I'm lucky enough to have a few close friends who also refuse to engage in negative talk. Being very chatty and working as a cocktail waitress makes it hard to avoid gossip. Talking about other people is how most people (especially waiters/waitresses) fill most the hours of their day, and I, too, have gotten really good at it. I used to be downright mean. I mean, really mean. I used to write down gossip and pass it back and forth in a notebook with my friends during Jr. High. I used to write sonnets about how offensive people's outfits were. 

The thing is, when I stopped wanting to engage in negative talk, all the negative self-talk in my head started to quiet down too. I started liking everyone more, and seeing the best in them. I started liking myself. I stopped looking at myself so critically, and beating myself up when I didn't do everything perfect. I stopped worry what other people thought. And then it all crashed in on my head at once: that any difference between me and anyone else is all in my head. We are all from the same creator/explosion/alien implantation (call it whatever you want, we all came from the same place), and no one has more of a right to be here and to be happy than anyone else. 
It's too bad that the misconception that some people are more or less deserving than others isn't something that our parents try to beat out of us when we are little kids.
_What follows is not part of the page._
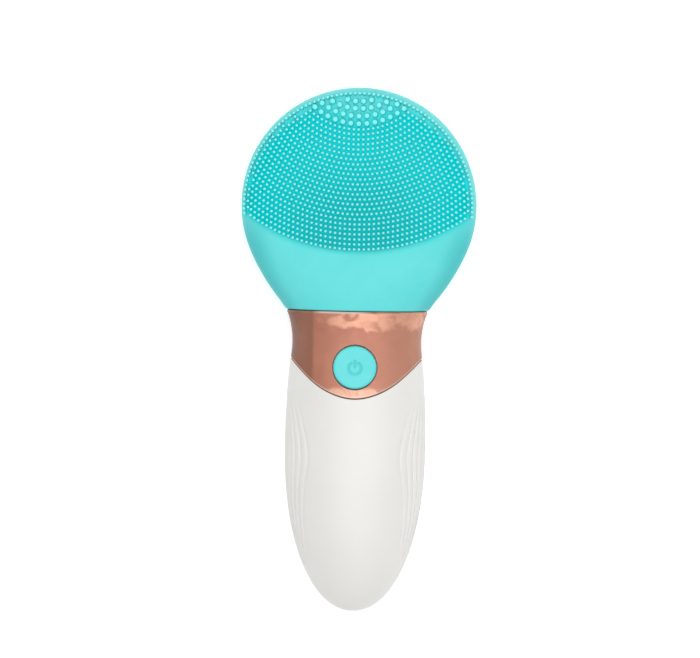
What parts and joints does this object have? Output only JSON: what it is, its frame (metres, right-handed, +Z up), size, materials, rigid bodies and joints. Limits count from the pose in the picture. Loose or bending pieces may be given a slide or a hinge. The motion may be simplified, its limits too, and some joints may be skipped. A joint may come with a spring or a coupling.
{
  "type": "facial cleansing brush",
  "caption": "Sonic facial cleansing brush: white egg-shaped grip, rose-gold plated collar with a push button, round silicone head with fine and thick bristles.",
  "frame": {"origin": "on the surface the brush lies on, under the middle of its length", "axes": "+Z up, out of the bristles and the button; +Y along the brush from the grip towards the head; +X to the right"},
  "size_m": [0.072, 0.16, 0.0308],
  "materials": {
    "silicone": "satin",
    "rose_gold": "satin plated",
    "white_shell": "satin",
    "button_silicone": "matte",
    "seal_rubber": "matte",
    "frame_plastic": "moulded",
    "carrier_plastic": "moulded",
    "screw_steel": "zinc plated",
    "can_steel": "drawn",
    "shaft_steel": "ground",
    "bush_bronze": "sintered",
    "magnet": "sintered",
    "contact_copper": "sprung",
    "lamination_steel": "laminated",
    "winding_copper": "enamelled",
    "weight_metal": "sintered",
    "cell_wrap": "shrink wrap",
    "foam": "foam",
    "board_green": "solder mask",
    "chip_black": "moulded",
    "ceramic": "ceramic",
    "led_lens": "clear",
    "switch_black": "moulded",
    "lead_red": "insulation",
    "lead_black": "insulation",
    "pin_gold": "gold plated"
  },
  "bodies": {
    "brush": {"silicone_head_cover": "silicone", "collar_ring": "rose_gold", "handle_shell": "white_shell", "button_seal": "seal_rubber", "head_frame_rear": "frame_plastic", "head_frame_front": "frame_plastic", "frame_screws": "screw_steel", "neck_o_ring": "seal_rubber", "lead_grommet": "seal_rubber", "motor_can": "can_steel", "motor_end_cap": "carrier_plastic", "motor_bushes": "bush_bronze", "motor_magnets": "magnet", "motor_brushes": "contact_copper", "motor_terminals": "contact_copper", "motor_sleeve": "seal_rubber", "motor_clamp": "frame_plastic", "clamp_screws": "screw_steel", "battery_carrier": "carrier_plastic", "carrier_screws": "screw_steel", "battery_cell": "cell_wrap", "battery_foam_pad": "foam", "circuit_board": "board_green", "board_screws": "screw_steel", "switch_body": "switch_black", "control_chip": "chip_black", "charge_chip": "chip_black", "board_capacitors": "ceramic", "indicator_led": "led_lens", "motor_leads": "lead_red", "battery_leads": "lead_red", "charging_pad": "carrier_plastic", "charging_pins": "pin_gold", "charging_magnets": "magnet", "charge_leads": "lead_black"},
    "button": {"power_button": "button_silicone"},
    "plunger": {"switch_plunger": "switch_black"},
    "rotor": {"motor_shaft": "shaft_steel", "armature_core": "lamination_steel", "armature_windings": "winding_copper", "commutator": "contact_copper", "eccentric_weight": "weight_metal"}
  },
  "joints": [
    {"name": "button_press", "type": "slide", "parent": "brush", "child": "button", "axis": [0, 0, -1], "range_m": [0, 0.0005], "stiffness_N_per_m": 3000},
    {"name": "plunger_press", "type": "slide", "parent": "brush", "child": "plunger", "axis": [0, 0, -1], "range_m": [0, 0.0005]},
    {"name": "motor_spin", "type": "hinge", "parent": "brush", "child": "rotor", "pos_m": [0, 0.04, 0.0141], "axis": [0, 1, 0], "continuous": true}
  ],
  "couplings": [
    {"joint": "plunger_press", "follows": "button_press", "ratio": 1}
  ]
}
Imagine if, as a toddler, you were taught that believing people were somehow essentially different from you was actually an immature way of being.  Maybe it's something that all 7-year olds should know. Maybe we need to learn this lesson on the same day we learn to share our toys. Can you imagine how different our world we be?

I don't want it to seem that by writing this that I have transcended being a snotty brat, because I haven't. I still catch myself thinking unkind things, or thinking of myself as more deserving than another person. But I'm trying, and it's getting easier every day. I try to be gentle with myself and those around me, and to remind myself that Odysseus was a pompous ass too, and he made it back to Greece. So maybe, just maybe, if I don't let my head get too big, I'll find my way to New York.